What do I want them to do? Just grow up.

Tuesday, 27 September 2011

Old songs never die

I was astonished when a friend alerted me recently to the fact that a limited edition single by a band I fronted in the late eighties had been sold on e-bay for £170. My guess is that the folk who were bidding for it were interested because it is rare, not because it is a work of towering genius (because it isn't). It is possible (or maybe even probable) that these bidders were hardly interested in the music at all. They may well have been specialist collectors interested solely in gathering artefacts from a particular time and place. In this case, their passion would appear to have focused on obscure Glaswegian pop acts of the late eighties.

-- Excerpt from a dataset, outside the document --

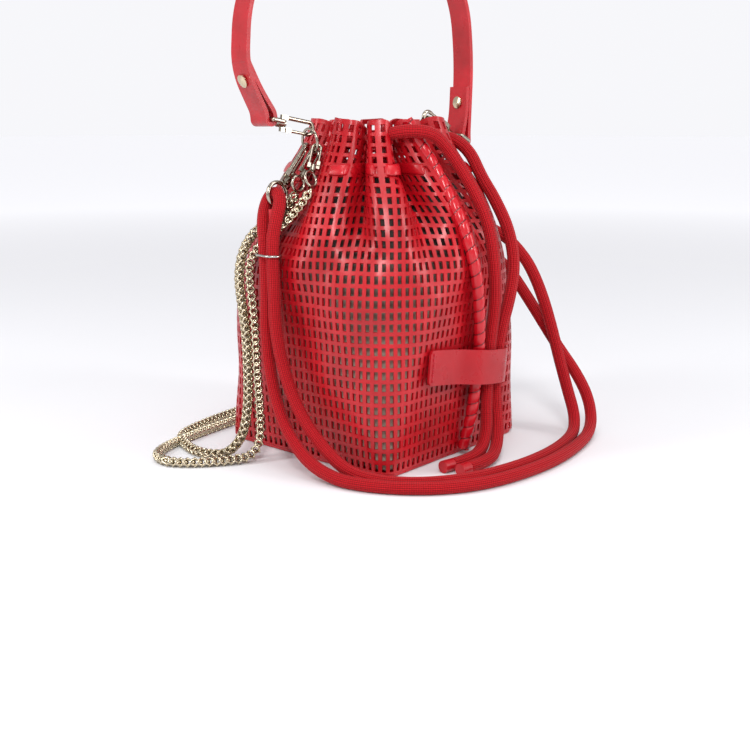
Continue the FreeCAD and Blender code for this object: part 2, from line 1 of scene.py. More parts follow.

When I buy music, it is usually because I like the song and /or the artist. I say ‘usually’ because I recall, with a degree of embarrassment, that I was once bedazzled into purchasing an Alicia Keys album on the back of a beguiling TV appearance. Talented as she is, I suspect that had Ms Keys looked like Jabba the Hut, I would have been rather less beguiled and rather more inclined to let her middling tunes pass me by. I’ve nothing in particular against her music, but the fact that, once purchased, I hardly played the album in question indicates that I was hypnotised more by her beauty than her talent.
So, the odd exception apart, I buy music because I like how it sounds. Whilst it’s true that there are artists that I really like (or even love), I don’t feel any particular need to own everything that they have ever recorded. If they’ve put out something that doesn’t hit the mark, I’m quite happy to let it go. But the true collector has a different mentality; he or she (and let’s be honest and acknowledge that ‘collecting’ is an overwhelmingly male occupation) will need to own everything once his full attention has focused on the object (or objects) of desire.

The unfathomable logic of this need to collect has now seen fit to bestow ‘value’ upon an obscure old song that, all but forgotten, had long been grazing in the far fields of memory. It’s been slightly odd coming to terms with the fact that music I made more than two decades ago has -for whatever reason- acquired some significance for a small group of people. Even odder is the fact that collectors are willing to pay extraordinary sums of money to own an artefact that had long ceased to have anything but sentimental value for me and, I’m sure, for the other musicians involved in making it.

As it happens, I have several of these valuable artefacts gathering dust up in my attic. Without wishing to get carried away or to diminish the exalted status of this rare piece of vinyl, I’m thinking that this might be the break that has been tantalisingly just around the corner since 1988. It may be time to quit the day job.